Wang’s lengthy declaration made it clear he expected to be persecuted, and perhaps martyred, for his faith. He concluded by calling on his tormentors to reject the malevolent demands of their political masters, which is the very definition of “subversion” in the Chinese Communist Party’s ugly dictionary:

Separate me from my wife and children, ruin my reputation, destroy my life and my family – the authorities are capable of doing all of these things. However, no one in this world can force me to renounce my faith; no one can make me change my life; and no one can raise me from the dead.

And so, respectable officers, stop committing evil. This is not for my benefit but rather for yours and your children’s. I plead earnestly with you to stay your hands, for why should you be willing to pay the price of eternal damnation in hell for the sake of a lowly sinner such as I?

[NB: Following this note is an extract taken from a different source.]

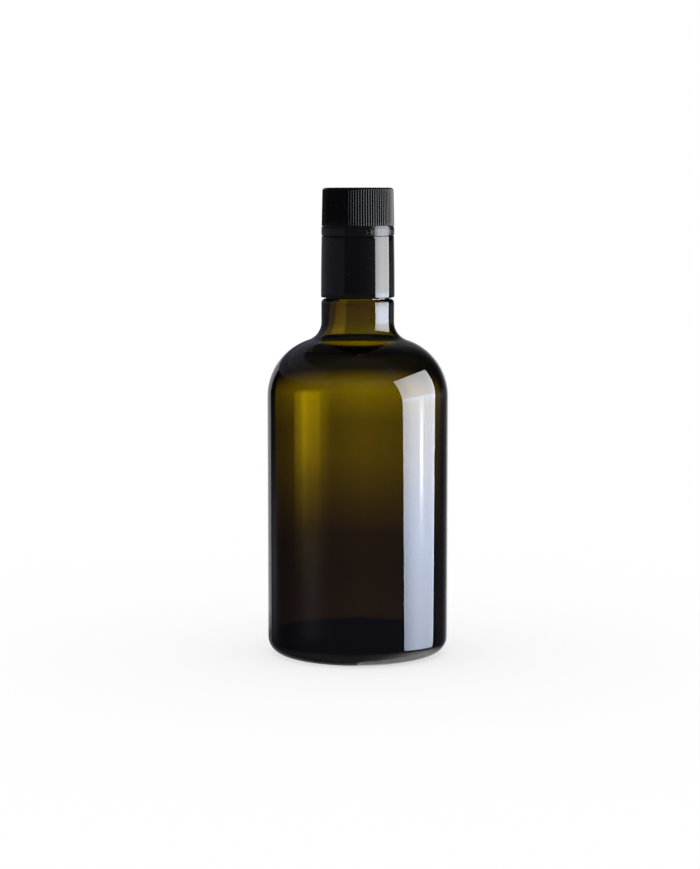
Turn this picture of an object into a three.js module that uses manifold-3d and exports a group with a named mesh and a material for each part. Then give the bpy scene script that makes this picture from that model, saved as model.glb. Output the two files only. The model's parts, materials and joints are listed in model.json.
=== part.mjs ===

Jesus is the Christ, son of the eternal, living God. He died for sinners and rose to life for us. He is my king and the king of the whole earth yesterday, today, and forever. I am his servant, and I am imprisoned because of this. I will resist in meekness those who resist God, and I will joyfully violate all laws that violate God’s laws.

The Wall Street Journal derisively accused China of “rounding up the usual Christians,” a riff on the famous line from Casablanca, and saw Beijing hitting the Christian community with the worst oppression it has faced in decades this holiday season.

“On Wednesday, Mr. Wang’s family received notice that he has been charged with inciting the subversion of state power – the same charge Beijing leveled against Nobel Peace Prize winner Liu Xiaobo, who died last year in custody. Mr. Wang visited the White House in 2006, and U.S. officials should urge his release when they engage with Chinese counterparts,” the Journal urged.